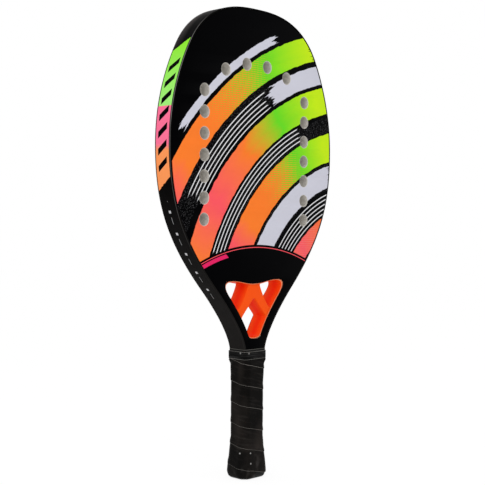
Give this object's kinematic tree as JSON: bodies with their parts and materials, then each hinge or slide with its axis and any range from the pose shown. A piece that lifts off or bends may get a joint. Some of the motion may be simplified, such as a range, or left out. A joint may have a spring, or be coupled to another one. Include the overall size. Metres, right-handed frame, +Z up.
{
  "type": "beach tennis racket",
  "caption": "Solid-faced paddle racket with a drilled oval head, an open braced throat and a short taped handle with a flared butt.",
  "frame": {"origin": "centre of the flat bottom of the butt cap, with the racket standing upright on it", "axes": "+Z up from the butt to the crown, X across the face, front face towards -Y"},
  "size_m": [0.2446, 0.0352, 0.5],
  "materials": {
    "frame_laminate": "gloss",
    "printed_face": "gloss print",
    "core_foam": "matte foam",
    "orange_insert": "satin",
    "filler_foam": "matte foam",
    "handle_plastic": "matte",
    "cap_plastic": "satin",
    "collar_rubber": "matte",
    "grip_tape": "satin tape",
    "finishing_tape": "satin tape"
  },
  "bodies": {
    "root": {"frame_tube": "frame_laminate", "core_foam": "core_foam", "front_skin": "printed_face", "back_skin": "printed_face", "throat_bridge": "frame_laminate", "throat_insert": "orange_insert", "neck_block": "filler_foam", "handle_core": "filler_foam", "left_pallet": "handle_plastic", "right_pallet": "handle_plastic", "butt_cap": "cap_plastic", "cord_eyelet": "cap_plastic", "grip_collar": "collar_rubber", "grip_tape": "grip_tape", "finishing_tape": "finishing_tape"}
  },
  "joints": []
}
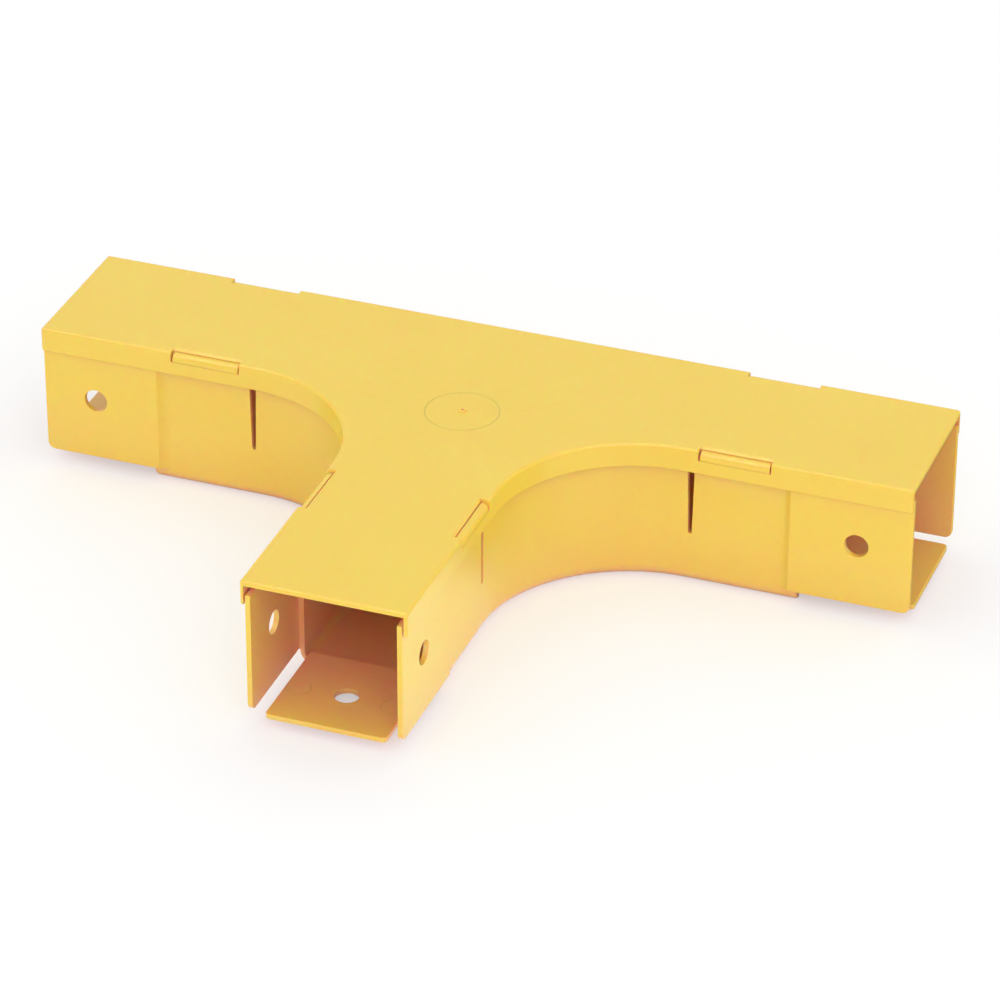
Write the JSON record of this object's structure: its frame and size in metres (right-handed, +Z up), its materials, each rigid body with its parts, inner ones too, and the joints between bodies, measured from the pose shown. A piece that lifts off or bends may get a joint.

===============

* **GIVEN INSTRUCTION**:
Each line of the listing should be echoed back exactly.

* **FINAL RESULT**:
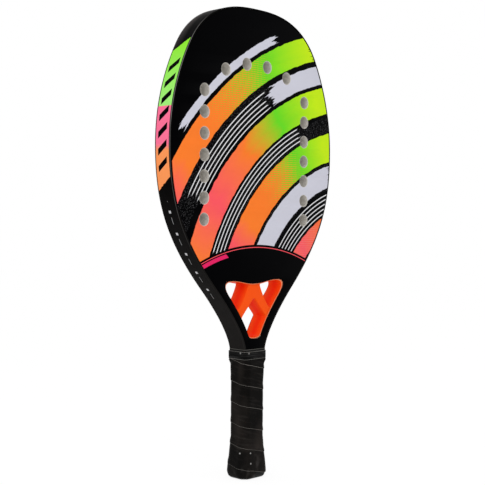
Give this object's kinematic tree as JSON: bodies with their parts and materials, then each hinge or slide with its axis and any range from the pose shown. A piece that lifts off or bends may get a joint. Some of the motion may be simplified, such as a range, or left out. A joint may have a spring, or be coupled to another one. Include the overall size. Metres, right-handed frame, +Z up.
{
  "type": "beach tennis racket",
  "caption": "Solid-faced paddle racket with a drilled oval head, an open braced throat and a short taped handle with a flared butt.",
  "frame": {"origin": "centre of the flat bottom of the butt cap, with the racket standing upright on it", "axes": "+Z up from the butt to the crown, X across the face, front face towards -Y"},
  "size_m": [0.2446, 0.0352, 0.5],
  "materials": {
    "frame_laminate": "gloss",
    "printed_face": "gloss print",
    "core_foam": "matte foam",
    "orange_insert": "satin",
    "filler_foam": "matte foam",
    "handle_plastic": "matte",
    "cap_plastic": "satin",
    "collar_rubber": "matte",
    "grip_tape": "satin tape",
    "finishing_tape": "satin tape"
  },
  "bodies": {
    "root": {"frame_tube": "frame_laminate", "core_foam": "core_foam", "front_skin": "printed_face", "back_skin": "printed_face", "throat_bridge": "frame_laminate", "throat_insert": "orange_insert", "neck_block": "filler_foam", "handle_core": "filler_foam", "left_pallet": "handle_plastic", "right_pallet": "handle_plastic", "butt_cap": "cap_plastic", "cord_eyelet": "cap_plastic", "grip_collar": "collar_rubber", "grip_tape": "grip_tape", "finishing_tape": "finishing_tape"}
  },
  "joints": []
}
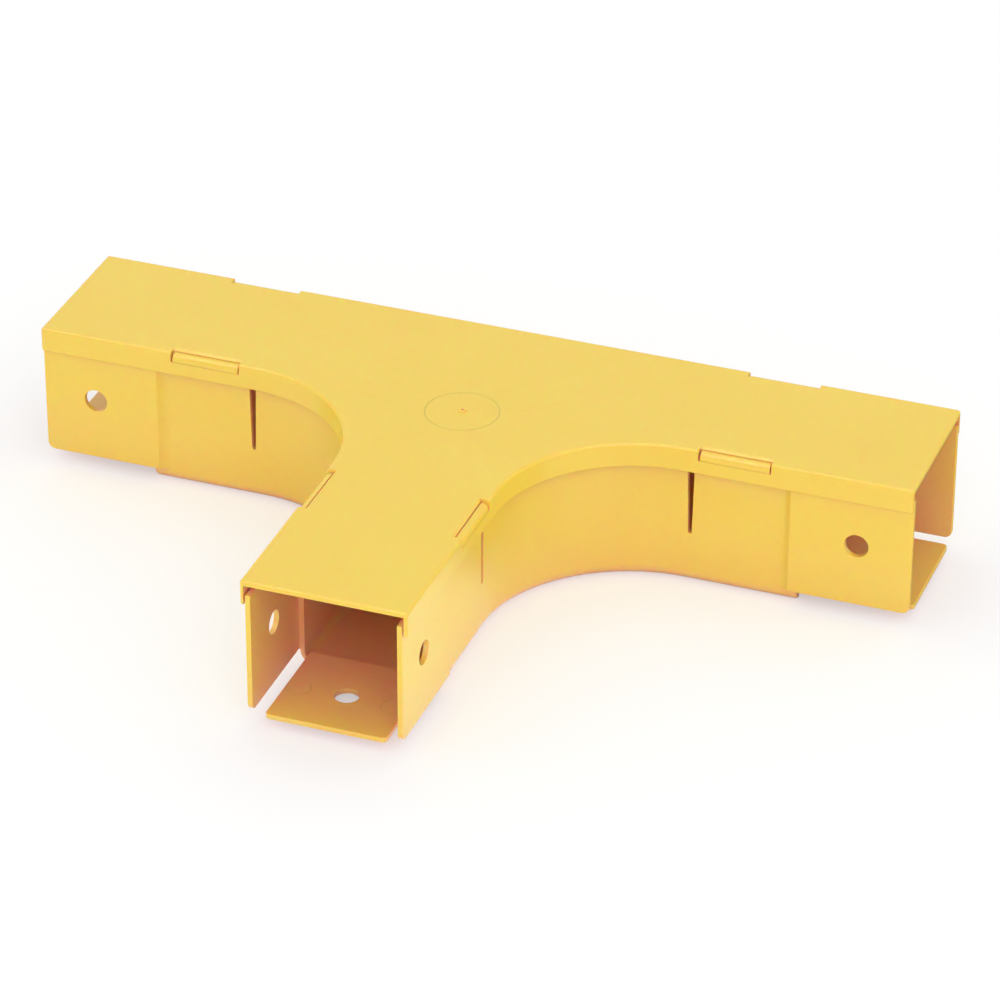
Write the JSON record of this object's structure: its frame and size in metres (right-handed, +Z up), its materials, each rigid body with its parts, inner ones too, and the joints between bodies, measured from the pose shown. A piece that lifts off or bends may get a joint.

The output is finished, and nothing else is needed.